Belajar Hidup Dari Hewan Kotor

Dion Barus
Idealis Minimalis
Published in
3 min readJan 26, 2017

Siapa sangka hari yang saya kira akan menjadi hari yang biasa saja ternyata berubah menjadi hari yang mengharukan dan memberi saya sebuah pelajaran hidup yang sangat berharga. Seperti biasa, ketika di saat pakaian kotor menumpuk, saya memutuskan untuk mencuci baju di sebuah mesin cuci tua di belakang rumah dimana saya biasa tinggal.

Tak ada hal istimewa yang terjadi sampai saat saya mulai membuang air kotor hasil cucian dari slang mesin cuci. Air kotor tersebut mengalir dari mesin cuci menuju lantai luar rumah yang sudah mulai retak dan berlubang dimakan usia. Tanpa saya sadari ternyata di bawah retakan lantai luar tersebut ada sesuatu makhluk hidup yang tinggal. Makhluk itu bernama tikus, hewan rodent yang selama ini menjadi musuh bersama umat manusia di seluruh dunia.

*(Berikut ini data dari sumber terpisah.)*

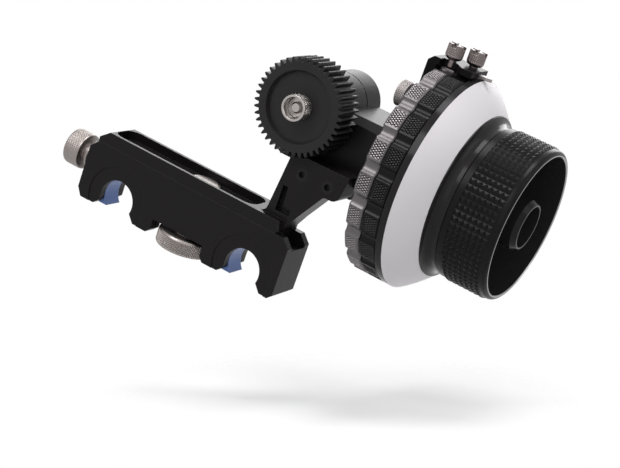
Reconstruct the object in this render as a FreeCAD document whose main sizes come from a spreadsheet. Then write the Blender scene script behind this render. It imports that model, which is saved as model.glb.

Namun, tikus liar tersebut menyimpan sebuah cerita yang sungguh mengharukan. Disaat air mengalir masuk diantara celah retakan-retakan lantai, tikus itu lari keluar menyelamatkan diri dari kemungkinan banjir air di tempat dia tinggal selama ini. Pertama kali melihat tikus lari saya kira dia hanya berusaha untuk menyelamatkan dirinya sendiri. Dan diluar akal sehat saya, ternyata dia lari tak seorang diri. Dia lari membawa sesuatu dimulutnya.

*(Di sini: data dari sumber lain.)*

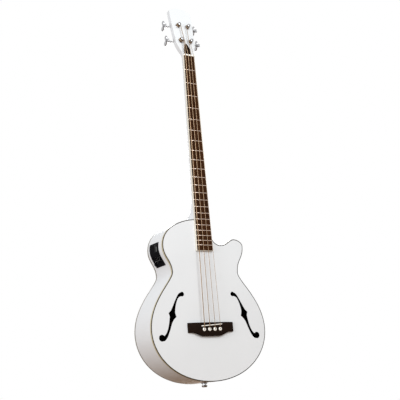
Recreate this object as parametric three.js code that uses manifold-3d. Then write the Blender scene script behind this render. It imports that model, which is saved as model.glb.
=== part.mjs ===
// Acoustic bass guitar: a hollow flat-topped body with f-holes and a rounded cutaway, a bolted-up neck,
// four geared tuners, four wound strings and a battery preamp let into the bass side.
// Millimetres. +X is the treble side, -Y the front (the player's audience), +Z up along the neck.
// Every piece is drawn from the tail of the body and the face of the soundboard, and the outer group
// moves the whole instrument so that its origin is the bottom centre of its bounding box.

import * as THREE from "three";
import { mergeVertices } from "three/addons/utils/BufferGeometryUtils.js";
import Module from "manifold-3d";

const wasm = await Module();
wasm.setup();

// Whole instrument
const SCALE_LENGTH = 864;
const FRET_COUNT = 22;
const BODY_JOIN_FRET = 17;
const FIT_GAP = 0.3;
const CUT_OVERRUN = 4;
const PLACE_STEP = 0.01;

// Body outline. The lower bout's height is taken from the tail. The waist, the upper bout and the
// horn's tip are set by how far the body stands above them, the horn's side and the cutaway's floor
// by how far the tip stands above them, and the cheek by its height above that floor.
const BODY_LENGTH = 490;
const LOWER_BOUT = 400;
const LOWER_BOUT_HEIGHT = 155;
const WAIST = 234;
const WAIST_HEIGHT = 165;
const UPPER_BOUT = 287;
const UPPER_BOUT_HEIGHT = 86;
const HORN_REACH = 112.5;
const HORN_HEIGHT = 58.5;
const HORN_SIDE_HEIGHT = 19.5;
const CUTAWAY_REACH = 61;
const CUTAWAY_HEIGHT = 20;
const CHEEK_REACH = 25.5;
const CHEEK_HEIGHT = 43.5;

// Body depth
const TAIL_DEPTH = 115;
const NECK_DEPTH = 93;
const BACK_CROWN = 4;

// Plates, ribs, linings and bindings
const TOP_THICKNESS = 3;
const BACK_THICKNESS = 3;
const RIB_THICKNESS = 2.5;
const BINDING_WIDTH = 2.2;
const BINDING_DEPTH = 6;
const PURFLING_DEPTH = 1;
const LINING_WIDTH = 6;
const LINING_DEPTH = 9;

// Blocks and braces
const NECK_BLOCK_REACH = 29;
const NECK_BLOCK_LENGTH = 42;
const TAIL_BLOCK_HALF_WIDTH = 35;
const TAIL_BLOCK_LENGTH = 20;
const TONE_BAR_REACH = 50;
const TONE_BAR_WIDTH = 9;
const TONE_BAR_DEPTH = 14;
const TONE_BAR_FOOT = 42;
const TONE_BAR_HEAD = 98;
const CROSS_BAR_DEPTH = 10;
const BACK_BRACE_WIDTH = 9;
const BACK_BRACE_DEPTH = 8;
const BACK_STRIP_WIDTH = 20;
const BACK_STRIP_DEPTH = 2.5;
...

Man is the only animal that laughs and weeps; for he is the only animal that is struck with the difference between what things are and what they ought to be.

- William Hazlitt

Saya berusaha untuk mengamati kejadian langka tersebut sampai pada akhirnya saya sadar bahwa yang dibawanya adalah bayi tikus yang masih sangat kecil sekali. Terlalu kecil untuk saya lihat dari jarak cukup jauh. Saya kemudian berusaha untuk mengamati lebih dekat dan Oh Tuhan, itu memang benar seonggok bayi tikus yang kemungkinan besar baru saja lahir.

Tikus itu lari dengan membawa anaknya yang baru lahir dimulutnya. Dia membawa bayi itu ke tempat yang cukup jauh dari tempatnya tinggal saat ini. Tidak hanya sekali dia pulang pergi menyelamatkan anak-anaknya. Tercatat sekitar tiga kali dia bolak balik membawa anak bayi tikus tersebut. Tujuannya cuma satu yaitu menyelamatkan semua anak-anaknya dari genangan air yang masuk ke tempat tinggalnya.

Seperti terkena petir di siang bolong, saya merasa bersalah karena menyebabkan semua ini terjadi. Walaupun kebencian saya terhadap tikus adalah sesuatu yang tidak bisa dibantah namun tetap saja membunuh makhluk hidup yang baru saja lahir bukanlah sesuatu yang patut dibanggakan.

Saya pun kemudian tersentak akan sebuah pelajaran yang sangat berharga ini. Bagaimana selama ini hewan yang selalu kita asosiasikan dengan kejorokan, sumber penyakit, kotor dan mengerikan itu mampu memberikan pesan moral yang mengharukan. Tikus tersebut rela berlarian pontang-panting menyelamatkan anak-anaknya. Tidak hanya sekali tapi tiga kali agar anak-anaknya dapat terselamatkan semua.

Apa yang dapat kita pelajari dari sebuah tikus ini? Jelas, bahwa kemanusiaan dan naluri kasih sayang seorang orang tua terhadap anak-anaknya ialah sebuah nilai yang universal. Tak peduli apakah anda manusia atau hewan kotor sekalipun yang namanya cinta dan naluri adalah sesuatu yang tak bisa dipungkiri. Bahwa selama ini kita selalu menganggap negatif tikus mungkin tentu saja benar tapi apakah ada maksud dan cerita dibalik hidup tikus tersebut tentu tidak semua kita tahu.

Sejak saat itu penilaian saya terhadap tikus pun sedikit berubah. Saya kini melihat tikus bukanlah hewan yang harus kita benci. Ya, memang benar kehadiran mereka di hidup kita tentu akan sangat menganggu dan dapat menjadi sumber penyakit. Tapi tak ada salahnya untuk sedikit meluangkan waktu untuk berpikir bahwa mereka adalah makhluk hidup yang hanya berjuang untuk tetap dapat hidup, bagaimanapun caranya.

Toh, pada akhirnya antara kita manusia dan tikus pun tidaklah jauh berbeda. Kita dan tikus sama-sama memiliki cinta dan naluri untuk melindungi orang yang kita cintai. Terkadang kita melakukan hal-hal diluar nalar sehat hanya untuk membuat orang yang kita cintai tersebut hidup bahagia, bagaimanapun caranya.

Cinta adalah anugerah Tuhan untuk semua makhluk hidup ciptaan-Nya, entah itu manusia, hewan, tumbuhan, bakteri atau makhluk hidup lainnya. Cinta bekerja diluar batas fisik, batas waktu dan batas dimensi. Satu-satunya pembeda kita dengan mereka adalah bahwa manusia diberikan akal pikiran yang sayangnya sering tidak kita gunakan dengan hati nurani sehingga tak jarang manusia tak lebih mulia daripada hewan.